Objective — Below are records; reproduce exactly the lines from the one that has "wide = mouth + overrun * mouth_slope" through the one that has "for node in", ends included, and nothing more.
----- Material for this exercise -----
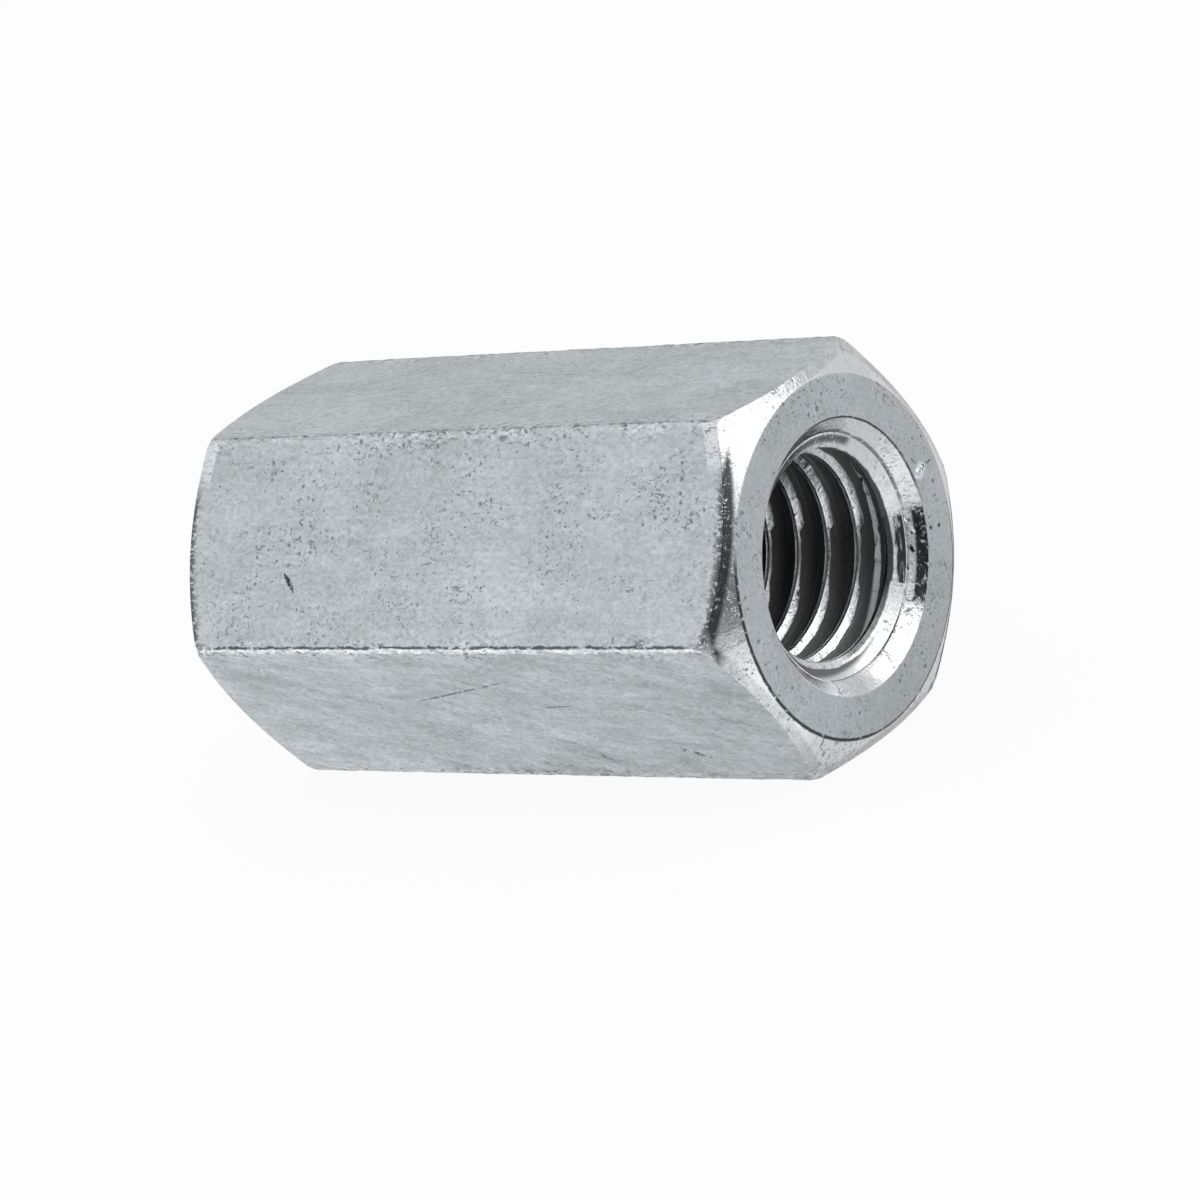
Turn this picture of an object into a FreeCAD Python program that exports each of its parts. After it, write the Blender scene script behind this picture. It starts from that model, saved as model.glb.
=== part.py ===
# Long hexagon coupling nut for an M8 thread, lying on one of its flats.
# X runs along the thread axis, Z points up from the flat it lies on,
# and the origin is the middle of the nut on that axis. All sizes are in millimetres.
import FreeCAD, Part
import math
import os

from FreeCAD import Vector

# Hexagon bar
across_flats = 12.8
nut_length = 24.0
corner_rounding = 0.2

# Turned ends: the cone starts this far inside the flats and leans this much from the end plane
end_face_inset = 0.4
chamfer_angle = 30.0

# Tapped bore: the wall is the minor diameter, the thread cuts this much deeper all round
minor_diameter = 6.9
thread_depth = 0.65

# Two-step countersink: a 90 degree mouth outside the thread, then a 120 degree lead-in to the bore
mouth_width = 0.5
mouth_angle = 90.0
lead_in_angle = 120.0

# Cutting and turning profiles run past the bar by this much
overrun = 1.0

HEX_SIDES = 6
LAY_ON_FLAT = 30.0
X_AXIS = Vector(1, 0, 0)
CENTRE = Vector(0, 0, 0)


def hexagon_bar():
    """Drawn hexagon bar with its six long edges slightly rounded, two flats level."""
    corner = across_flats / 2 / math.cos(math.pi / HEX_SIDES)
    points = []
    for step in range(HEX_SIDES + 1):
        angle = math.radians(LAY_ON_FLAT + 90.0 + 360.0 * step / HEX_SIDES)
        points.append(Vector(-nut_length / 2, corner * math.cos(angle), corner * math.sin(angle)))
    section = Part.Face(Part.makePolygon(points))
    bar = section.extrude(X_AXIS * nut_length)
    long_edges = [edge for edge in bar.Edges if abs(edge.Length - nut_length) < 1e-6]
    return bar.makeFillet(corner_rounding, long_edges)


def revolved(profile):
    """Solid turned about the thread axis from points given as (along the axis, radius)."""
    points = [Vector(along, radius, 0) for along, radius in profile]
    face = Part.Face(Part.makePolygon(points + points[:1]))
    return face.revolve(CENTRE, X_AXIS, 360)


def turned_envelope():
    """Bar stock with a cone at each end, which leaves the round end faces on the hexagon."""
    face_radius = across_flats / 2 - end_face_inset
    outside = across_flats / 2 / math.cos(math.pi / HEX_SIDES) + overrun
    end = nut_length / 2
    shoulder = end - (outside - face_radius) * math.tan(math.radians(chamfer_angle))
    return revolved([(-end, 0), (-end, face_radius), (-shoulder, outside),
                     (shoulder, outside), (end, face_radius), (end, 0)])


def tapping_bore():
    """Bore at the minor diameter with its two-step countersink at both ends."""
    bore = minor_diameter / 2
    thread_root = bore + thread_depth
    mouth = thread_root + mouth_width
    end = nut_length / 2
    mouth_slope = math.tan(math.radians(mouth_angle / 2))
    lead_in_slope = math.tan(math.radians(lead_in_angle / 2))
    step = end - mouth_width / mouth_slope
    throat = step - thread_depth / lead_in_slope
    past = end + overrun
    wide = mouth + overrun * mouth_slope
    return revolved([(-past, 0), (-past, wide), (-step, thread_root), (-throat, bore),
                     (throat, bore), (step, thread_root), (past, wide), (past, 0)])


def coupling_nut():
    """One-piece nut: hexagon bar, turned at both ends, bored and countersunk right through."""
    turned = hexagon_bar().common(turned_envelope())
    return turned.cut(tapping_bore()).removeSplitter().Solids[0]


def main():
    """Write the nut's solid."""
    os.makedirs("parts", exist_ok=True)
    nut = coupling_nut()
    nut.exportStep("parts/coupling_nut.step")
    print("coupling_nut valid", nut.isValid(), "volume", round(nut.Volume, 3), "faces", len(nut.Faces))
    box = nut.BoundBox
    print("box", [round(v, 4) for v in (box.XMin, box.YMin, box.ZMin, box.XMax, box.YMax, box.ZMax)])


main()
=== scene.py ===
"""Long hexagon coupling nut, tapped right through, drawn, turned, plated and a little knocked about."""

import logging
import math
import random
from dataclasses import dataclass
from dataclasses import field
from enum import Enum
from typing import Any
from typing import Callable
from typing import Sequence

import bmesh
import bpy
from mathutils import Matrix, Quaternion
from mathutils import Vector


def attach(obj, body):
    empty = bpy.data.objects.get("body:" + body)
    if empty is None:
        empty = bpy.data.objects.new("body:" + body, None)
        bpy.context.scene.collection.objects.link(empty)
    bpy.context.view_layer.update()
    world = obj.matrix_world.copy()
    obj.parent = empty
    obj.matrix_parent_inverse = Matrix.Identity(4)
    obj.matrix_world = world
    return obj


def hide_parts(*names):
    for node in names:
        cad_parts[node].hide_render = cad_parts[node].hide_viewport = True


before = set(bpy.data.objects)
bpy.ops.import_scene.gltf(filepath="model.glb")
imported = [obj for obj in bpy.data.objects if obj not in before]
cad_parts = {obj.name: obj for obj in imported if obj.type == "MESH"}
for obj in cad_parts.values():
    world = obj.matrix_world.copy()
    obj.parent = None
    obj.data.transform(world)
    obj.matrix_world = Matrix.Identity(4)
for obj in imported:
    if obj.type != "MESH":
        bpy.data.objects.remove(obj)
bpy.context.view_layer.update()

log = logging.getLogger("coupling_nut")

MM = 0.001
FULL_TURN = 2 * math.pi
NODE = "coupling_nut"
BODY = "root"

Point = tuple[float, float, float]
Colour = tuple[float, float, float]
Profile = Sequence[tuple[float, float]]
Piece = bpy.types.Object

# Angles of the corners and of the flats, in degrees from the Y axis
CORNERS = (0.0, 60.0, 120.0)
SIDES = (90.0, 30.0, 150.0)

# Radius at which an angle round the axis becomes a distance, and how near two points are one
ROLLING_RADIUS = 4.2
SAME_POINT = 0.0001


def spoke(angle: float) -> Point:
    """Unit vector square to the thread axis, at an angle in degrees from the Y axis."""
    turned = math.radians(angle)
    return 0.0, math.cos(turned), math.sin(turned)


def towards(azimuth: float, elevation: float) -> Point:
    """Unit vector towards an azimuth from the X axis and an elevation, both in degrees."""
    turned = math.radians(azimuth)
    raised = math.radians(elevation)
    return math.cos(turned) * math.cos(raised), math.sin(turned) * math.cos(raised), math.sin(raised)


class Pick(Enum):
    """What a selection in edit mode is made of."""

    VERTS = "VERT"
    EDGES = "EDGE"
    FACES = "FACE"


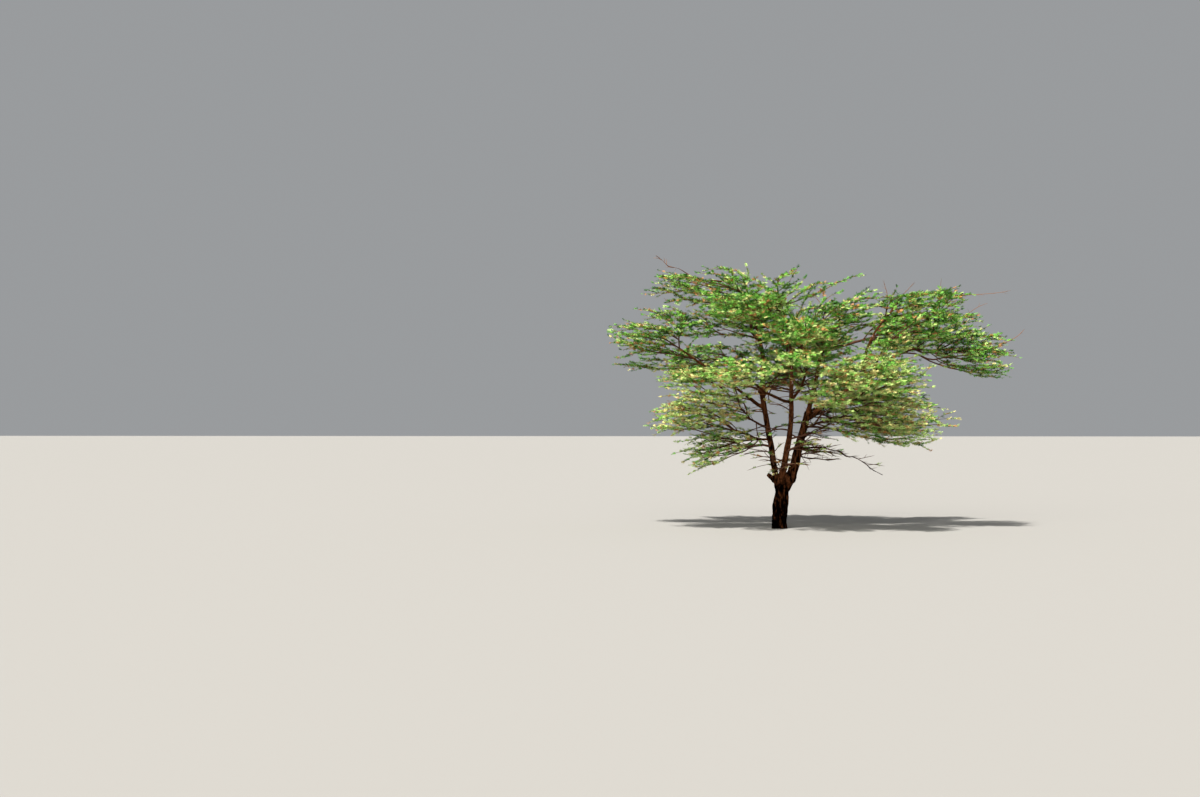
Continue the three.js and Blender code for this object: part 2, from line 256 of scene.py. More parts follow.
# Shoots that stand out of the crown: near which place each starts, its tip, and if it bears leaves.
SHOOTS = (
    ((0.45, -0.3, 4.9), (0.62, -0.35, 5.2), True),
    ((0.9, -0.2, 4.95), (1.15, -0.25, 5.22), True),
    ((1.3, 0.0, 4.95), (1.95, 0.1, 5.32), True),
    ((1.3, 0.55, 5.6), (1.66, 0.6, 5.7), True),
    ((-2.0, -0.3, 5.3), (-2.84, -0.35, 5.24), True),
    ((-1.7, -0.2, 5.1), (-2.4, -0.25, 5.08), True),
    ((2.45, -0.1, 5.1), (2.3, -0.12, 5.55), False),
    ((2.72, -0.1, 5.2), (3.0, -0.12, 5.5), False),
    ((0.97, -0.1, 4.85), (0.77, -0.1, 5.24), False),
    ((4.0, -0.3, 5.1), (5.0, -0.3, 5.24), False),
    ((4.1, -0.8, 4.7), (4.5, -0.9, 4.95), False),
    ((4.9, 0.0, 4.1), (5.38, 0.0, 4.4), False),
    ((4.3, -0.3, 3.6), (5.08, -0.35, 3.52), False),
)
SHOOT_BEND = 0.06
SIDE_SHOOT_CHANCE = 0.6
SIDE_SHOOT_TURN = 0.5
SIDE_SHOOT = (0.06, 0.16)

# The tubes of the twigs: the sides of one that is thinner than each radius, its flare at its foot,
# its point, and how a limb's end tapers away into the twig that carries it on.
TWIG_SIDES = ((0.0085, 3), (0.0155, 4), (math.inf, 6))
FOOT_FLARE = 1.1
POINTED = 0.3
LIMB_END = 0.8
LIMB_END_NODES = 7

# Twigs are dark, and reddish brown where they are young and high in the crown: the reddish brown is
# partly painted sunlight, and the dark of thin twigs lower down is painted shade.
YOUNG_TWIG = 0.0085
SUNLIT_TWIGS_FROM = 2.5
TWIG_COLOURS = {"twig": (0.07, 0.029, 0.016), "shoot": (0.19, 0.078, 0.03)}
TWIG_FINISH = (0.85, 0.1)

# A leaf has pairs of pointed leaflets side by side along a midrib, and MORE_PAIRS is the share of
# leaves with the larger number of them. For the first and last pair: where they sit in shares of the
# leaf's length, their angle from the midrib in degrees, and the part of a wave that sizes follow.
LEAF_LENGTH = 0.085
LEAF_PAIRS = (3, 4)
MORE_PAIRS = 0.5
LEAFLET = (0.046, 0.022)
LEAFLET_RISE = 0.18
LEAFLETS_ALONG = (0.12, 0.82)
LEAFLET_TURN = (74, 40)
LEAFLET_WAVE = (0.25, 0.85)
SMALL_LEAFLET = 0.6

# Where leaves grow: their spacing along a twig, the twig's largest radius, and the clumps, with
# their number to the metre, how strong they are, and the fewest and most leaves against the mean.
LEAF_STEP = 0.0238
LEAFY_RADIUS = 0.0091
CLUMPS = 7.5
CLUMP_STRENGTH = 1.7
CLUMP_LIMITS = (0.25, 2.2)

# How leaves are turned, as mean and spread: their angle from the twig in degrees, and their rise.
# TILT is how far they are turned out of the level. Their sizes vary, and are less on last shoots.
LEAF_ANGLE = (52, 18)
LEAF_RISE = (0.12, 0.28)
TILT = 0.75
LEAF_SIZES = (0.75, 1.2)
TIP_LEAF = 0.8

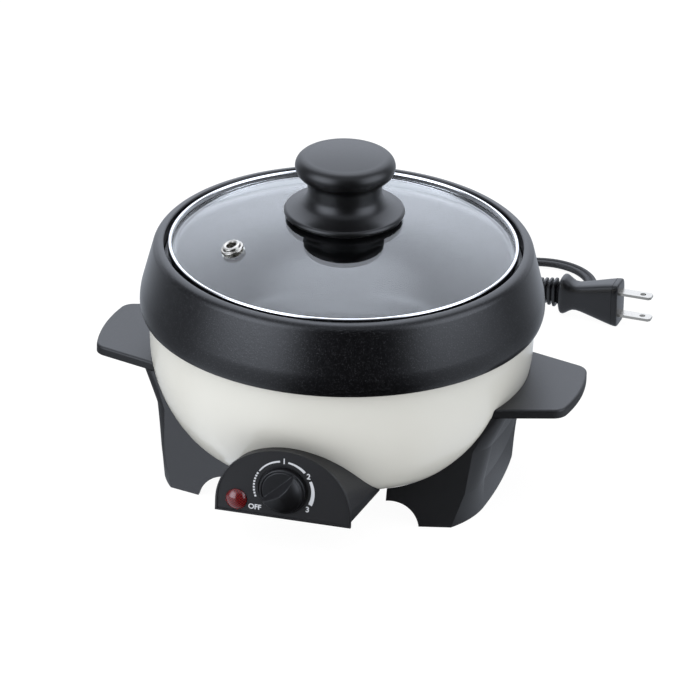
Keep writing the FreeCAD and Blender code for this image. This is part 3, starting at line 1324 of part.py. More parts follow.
-----
Reply —
    wide = mouth + overrun * mouth_slope
    return revolved([(-past, 0), (-past, wide), (-step, thread_root), (-throat, bore),
                     (throat, bore), (step, thread_root), (past, wide), (past, 0)])


def coupling_nut():
    """One-piece nut: hexagon bar, turned at both ends, bored and countersunk right through."""
    turned = hexagon_bar().common(turned_envelope())
    return turned.cut(tapping_bore()).removeSplitter().Solids[0]


def main():
    """Write the nut's solid."""
    os.makedirs("parts", exist_ok=True)
    nut = coupling_nut()
    nut.exportStep("parts/coupling_nut.step")
    print("coupling_nut valid", nut.isValid(), "volume", round(nut.Volume, 3), "faces", len(nut.Faces))
    box = nut.BoundBox
    print("box", [round(v, 4) for v in (box.XMin, box.YMin, box.ZMin, box.XMax, box.YMax, box.ZMax)])


main()
=== scene.py ===
"""Long hexagon coupling nut, tapped right through, drawn, turned, plated and a little knocked about."""

import logging
import math
import random
from dataclasses import dataclass
from dataclasses import field
from enum import Enum
from typing import Any
from typing import Callable
from typing import Sequence

import bmesh
import bpy
from mathutils import Matrix, Quaternion
from mathutils import Vector


def attach(obj, body):
    empty = bpy.data.objects.get("body:" + body)
    if empty is None:
        empty = bpy.data.objects.new("body:" + body, None)
        bpy.context.scene.collection.objects.link(empty)
    bpy.context.view_layer.update()
    world = obj.matrix_world.copy()
    obj.parent = empty
    obj.matrix_parent_inverse = Matrix.Identity(4)
    obj.matrix_world = world
    return obj


def hide_parts(*names):
    for node in names:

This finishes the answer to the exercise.